As the discontent and frustration with the profession has grown, the acceleration in the number of GPs who expect to retire within the next five years continues. Almost three in 10 GPs (29%) intend to retire in the next five years, resulting in a net premature loss of 24% of all practising GPs.   

Increased concerns with systemic issues in the Australian healthcare system are also evident this year. Patient health issues and access to care have become increasingly compounded by ongoing dysfunction in the health system. Specifically, workload and GP stress, health system fragmentation and patient financial issues have all increased significantly since 2022.  
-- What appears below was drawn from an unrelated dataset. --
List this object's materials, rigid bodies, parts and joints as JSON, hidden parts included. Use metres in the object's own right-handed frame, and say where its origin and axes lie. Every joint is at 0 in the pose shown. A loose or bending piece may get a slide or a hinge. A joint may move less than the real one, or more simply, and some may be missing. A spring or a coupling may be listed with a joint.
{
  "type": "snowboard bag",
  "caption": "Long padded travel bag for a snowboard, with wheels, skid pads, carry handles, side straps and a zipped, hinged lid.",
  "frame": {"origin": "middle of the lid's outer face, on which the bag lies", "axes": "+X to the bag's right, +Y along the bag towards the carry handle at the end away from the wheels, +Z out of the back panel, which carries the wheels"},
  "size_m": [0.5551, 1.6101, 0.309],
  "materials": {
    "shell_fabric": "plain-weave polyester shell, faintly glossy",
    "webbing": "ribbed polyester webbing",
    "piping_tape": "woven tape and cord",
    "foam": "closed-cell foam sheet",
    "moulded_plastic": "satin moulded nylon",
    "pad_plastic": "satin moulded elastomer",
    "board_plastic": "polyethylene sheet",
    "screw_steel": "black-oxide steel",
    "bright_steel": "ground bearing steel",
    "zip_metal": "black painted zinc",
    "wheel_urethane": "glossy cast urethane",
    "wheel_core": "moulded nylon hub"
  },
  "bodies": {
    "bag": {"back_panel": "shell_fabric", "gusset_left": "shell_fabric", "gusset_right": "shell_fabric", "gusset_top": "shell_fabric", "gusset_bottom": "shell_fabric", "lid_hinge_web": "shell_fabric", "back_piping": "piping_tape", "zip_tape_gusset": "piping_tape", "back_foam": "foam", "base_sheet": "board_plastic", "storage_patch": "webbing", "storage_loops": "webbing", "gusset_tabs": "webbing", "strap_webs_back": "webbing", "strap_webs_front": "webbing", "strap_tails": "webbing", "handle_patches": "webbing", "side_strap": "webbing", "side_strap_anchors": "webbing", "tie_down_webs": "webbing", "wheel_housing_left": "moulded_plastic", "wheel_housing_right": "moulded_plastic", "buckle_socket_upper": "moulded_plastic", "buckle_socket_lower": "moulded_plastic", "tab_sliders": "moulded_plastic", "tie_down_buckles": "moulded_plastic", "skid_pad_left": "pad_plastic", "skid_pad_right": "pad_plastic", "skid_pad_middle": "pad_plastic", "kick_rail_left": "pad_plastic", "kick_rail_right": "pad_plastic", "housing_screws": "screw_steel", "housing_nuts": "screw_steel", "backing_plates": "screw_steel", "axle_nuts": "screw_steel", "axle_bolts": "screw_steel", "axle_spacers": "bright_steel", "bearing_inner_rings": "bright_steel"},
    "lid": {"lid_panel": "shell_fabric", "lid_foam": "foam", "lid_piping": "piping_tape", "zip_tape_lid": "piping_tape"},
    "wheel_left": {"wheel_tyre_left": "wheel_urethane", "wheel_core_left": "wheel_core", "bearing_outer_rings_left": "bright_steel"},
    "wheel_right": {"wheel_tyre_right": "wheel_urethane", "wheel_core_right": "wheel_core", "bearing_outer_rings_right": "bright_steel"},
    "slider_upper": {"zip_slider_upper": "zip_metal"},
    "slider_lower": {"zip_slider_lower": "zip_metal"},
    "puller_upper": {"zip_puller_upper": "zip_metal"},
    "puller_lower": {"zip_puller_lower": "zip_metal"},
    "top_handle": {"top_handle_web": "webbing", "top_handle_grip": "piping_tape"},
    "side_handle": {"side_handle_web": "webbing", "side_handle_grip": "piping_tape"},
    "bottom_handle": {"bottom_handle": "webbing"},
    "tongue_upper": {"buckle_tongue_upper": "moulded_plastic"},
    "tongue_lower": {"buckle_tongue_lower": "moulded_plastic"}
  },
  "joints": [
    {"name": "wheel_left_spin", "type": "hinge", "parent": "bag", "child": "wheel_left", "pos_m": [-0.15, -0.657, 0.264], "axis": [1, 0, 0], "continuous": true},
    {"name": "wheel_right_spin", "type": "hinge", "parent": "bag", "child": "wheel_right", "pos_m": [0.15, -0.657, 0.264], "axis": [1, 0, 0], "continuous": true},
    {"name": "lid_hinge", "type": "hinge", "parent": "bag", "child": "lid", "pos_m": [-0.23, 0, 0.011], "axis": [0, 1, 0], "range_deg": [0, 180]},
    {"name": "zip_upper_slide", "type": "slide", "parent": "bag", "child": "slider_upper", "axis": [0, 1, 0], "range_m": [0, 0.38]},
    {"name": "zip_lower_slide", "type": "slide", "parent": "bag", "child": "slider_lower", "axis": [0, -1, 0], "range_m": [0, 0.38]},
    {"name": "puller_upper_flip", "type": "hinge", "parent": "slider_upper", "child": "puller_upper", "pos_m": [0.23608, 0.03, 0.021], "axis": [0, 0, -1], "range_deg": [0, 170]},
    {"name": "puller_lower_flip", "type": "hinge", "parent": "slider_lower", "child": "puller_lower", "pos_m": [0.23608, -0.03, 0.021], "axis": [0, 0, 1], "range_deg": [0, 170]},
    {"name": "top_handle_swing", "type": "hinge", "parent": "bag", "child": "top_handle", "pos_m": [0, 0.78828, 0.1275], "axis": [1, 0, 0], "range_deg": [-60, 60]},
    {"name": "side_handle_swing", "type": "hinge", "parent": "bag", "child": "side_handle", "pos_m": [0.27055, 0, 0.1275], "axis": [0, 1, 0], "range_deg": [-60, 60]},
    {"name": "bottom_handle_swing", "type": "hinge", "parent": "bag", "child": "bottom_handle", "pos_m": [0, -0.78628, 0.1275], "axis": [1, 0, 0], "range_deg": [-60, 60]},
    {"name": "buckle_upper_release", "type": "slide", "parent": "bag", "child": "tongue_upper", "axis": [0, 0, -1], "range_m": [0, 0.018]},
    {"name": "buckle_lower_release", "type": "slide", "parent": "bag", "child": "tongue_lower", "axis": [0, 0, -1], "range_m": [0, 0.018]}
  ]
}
The seventh annual General Practice: Health of the Nation report paints a sobering picture of a workforce under considerable strain and facing significant attraction and retention challenges across all career stages. The 2023–24 Federal Budget commitments go some way to improving access to primary healthcare and reducing out-of-pocket costs for patients. The Government has listened and responded to the RACGP’s calls to better support GPs, practice teams and their patients, but without continued and sustained policy reform, the steady erosion of optimism across the profession will continue.  

For more information, read the full report



General practice represents only 6.5% of total government health spending.


In the space of one year, the proportion of GPs bulk billing all of their patients halved from 24% in 2022 to just 12% in 2023.


In 2023, practising GPs reported charging an average of $74.66 for a Level B consultation, including the $39.75 rebate. This has increased significantly from 2022 when the average Level B consultation fee was $64.02.